The Missouri pro came closest in Chile, finishing a shot behind Kisner. He also was alone in third at the WNB Golf Classic, three shots behind the fast-closing Alex Aragon, and tied for sixth in Brazil.

Garnett ranks ninth on Tour in scoring average, No. 4 in total birdies, 15th in putting and 18th in ballstriking. His final-round average of 70.6, though, is more than a shot higher than his other rounds (69.4).

Hangover effect: None of the three men who lost their grip on PGA TOUR cards on last season’s final day got off to a quick start in 2013, though two show signs of hitting their stride.

Camilo Benedetti, who came up $940 shy in the final tally, began his season with four missed cuts before seeing a weekend round. Last week’s tie for eighth at the South Georgia Classic was his first top-10 of the season.

In a similar vein, Swafford’s tie for 11th last week marked his first top-30 finish of the season. Joseph Bramlett has been most consistent of the trio, without a top-10 but five finishes of 26th or better. He stands 40th on the money list.

Why wait?: Two spots inside The 25 are guaranteed to open up in coming weeks as Scott Brown and Jordan Spieth, both now with PGA TOUR status, fall out of the ranks.

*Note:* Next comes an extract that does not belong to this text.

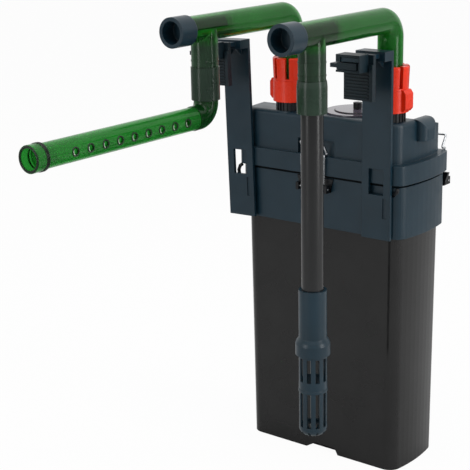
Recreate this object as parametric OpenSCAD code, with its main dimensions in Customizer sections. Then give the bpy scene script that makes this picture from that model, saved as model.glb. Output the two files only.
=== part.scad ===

Brown earned a two-year PGA TOUR exemption when he won last month’s Puerto Rico Open, played opposite the WGC Cadillac Championship. Spieth was a shot back in second, then tied for seventh at the Tampa Bay Championship the next week to secure special temporary status.

Toughest track: That would be Kinderlou Forest Golf Club, longer at 7,781 yards than all but two courses on either the PGA TOUR or European Tour. All four rounds of last week’s South Georgia Classic produced scoring averages above par – the only tournament to do so.

Kinderlou Forest also lays statistical claim to the toughest round thus far, when strengthening breezes lifted the scoring average to 73.49.

Players, though, might lean to the final round of the WNB Classic, played amid West Texas winds that gusted as high as 35 mph. Alex Aragon’s 66 allowed him to overcome a five-shot deficit for the win.

Nothing extra: The tour has yet to see a playoff this year, ranking as the fifth-longest start to a season without going to extra holes. If the Stadion Classic doesn’t go extra holes, it’ll tie last year and the 2000 season as third-longest.

The deepest a Tour season has gone without extra holes was in 1997, when the first 17 events were won in regulation. That came to an end at the Wichita Open, as Ben Bates prevailed in a four-man playoff.

Going back to Justin Bolli’s win at last year’s finale, the tour has gone eight consecutive events without a playoff.

Unrewarded consistency: Marco Dawson is working on a streak of 16 consecutive rounds of par or better since missing the cut at the season opener in Panama. It has yet to reward him with a top-10 finish, topped by a tie for 13th in Louisiana.

Likewise, Daniel Chopra had a run of 14 such par-or-better rounds until a final-day 75 in Midland. His best finish, too, was a share of 13th.

Next checkpoint: The two-thirds mark will come after the United Leasing Championship, set for June 27-30 in Newburgh, Ind.

That’s also the final open week of the regular season, with seven consecutive events to follow to determine who makes the Finals. Then it really comes down to a sprint.